I’m approaching this from a “how should New York handle situations like this?” angle. It is my opinion that misdemeanor convictions, or public admissions of misdemeanors, should not be a bar to employment.
It is my opinion that felony convictions, etc. should be such a bar.
You just did it again. Are you aware that you did it again and you’re amusing yourself at my expense, or are you genuinely not aware that you did it again?
You told me the same thing three times, three different ways.
I understand perfectly what your position is.
What I’m asking you to explain, is why your position is that felony convictions should be a “bar” to employment? What purpose is served? What good is achieved? How is anything improved for anyone? Or are you indifferent to the idea of seeking benefit, and concerned only with maximizing the punishment and suffering of those who break the law, even without a conviction?
Even if a felony conviction mattered (which in this case it is not even a felony) she was never convicted of anything.
She admitted to a crime yes but for purposes of being fired is admission of a crime (past the statute of limitations) the same as a conviction of a crime? (I do not know and am not sure myself so really asking.)
Before anyone says “Of course!” imagine you are chatting with co-workers and told them about the time you sold marijuana in college 20 years ago (you have long since given that up). I think that is a felony and you just admitted it so should you be fired on the spot for that admission?

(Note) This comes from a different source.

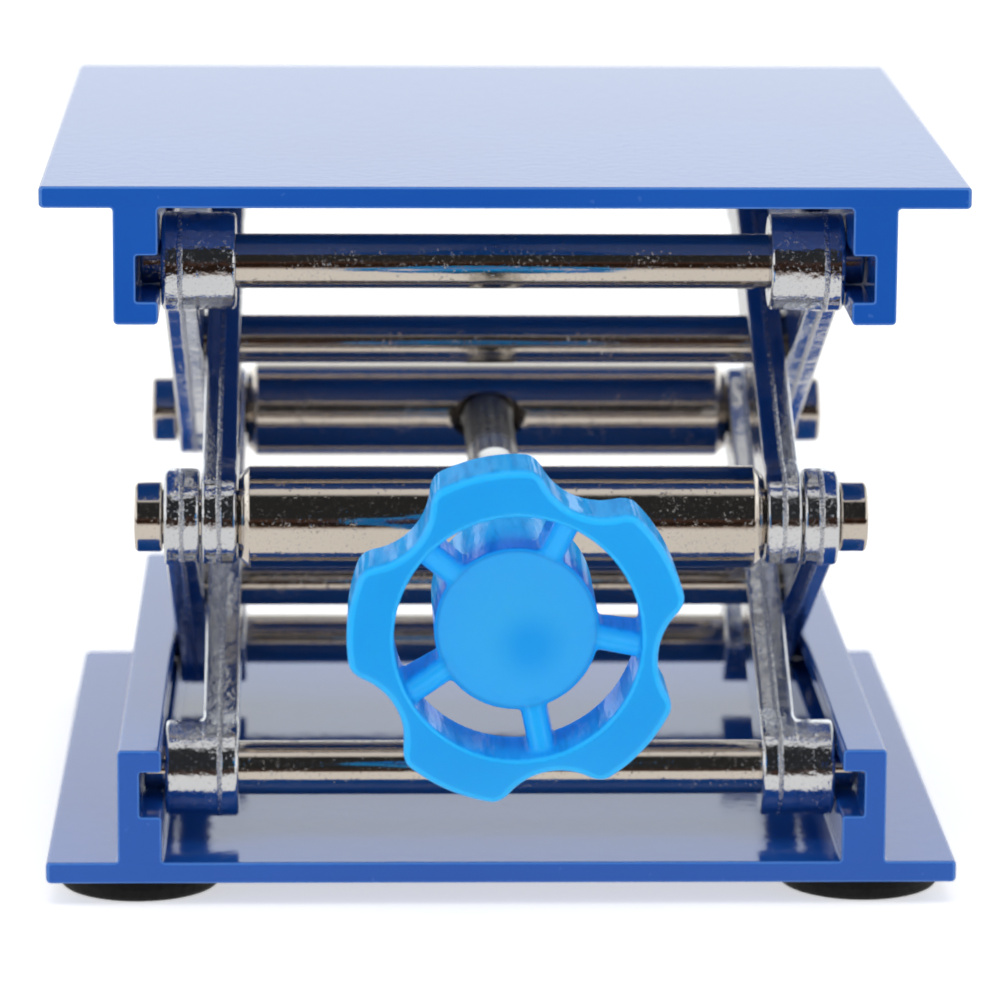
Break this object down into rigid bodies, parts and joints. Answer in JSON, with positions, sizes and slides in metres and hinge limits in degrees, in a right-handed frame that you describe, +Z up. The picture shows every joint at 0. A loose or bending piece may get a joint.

Perhaps it’s not deeply stupid, but it is fairly ignorant and irrational.
Basing part of the argument upon her expressing a personal and political opinion pushes it into the deeply stupid territory, however. You’re advocating thought crime, essentially.
I’m not saying they should be a bar to employment. I’m saying they should be a bar to employment as an educator.
Committing a felony is prima facie evidence of poor judgment. Educators are in a position where their judgment is more important than other workers, for reasons I presume you understand. In this particular case, of course, she wasn’t convicted, but she’s admitted in a public forum, under no apparent duress, that she engaged in proscribed conduct.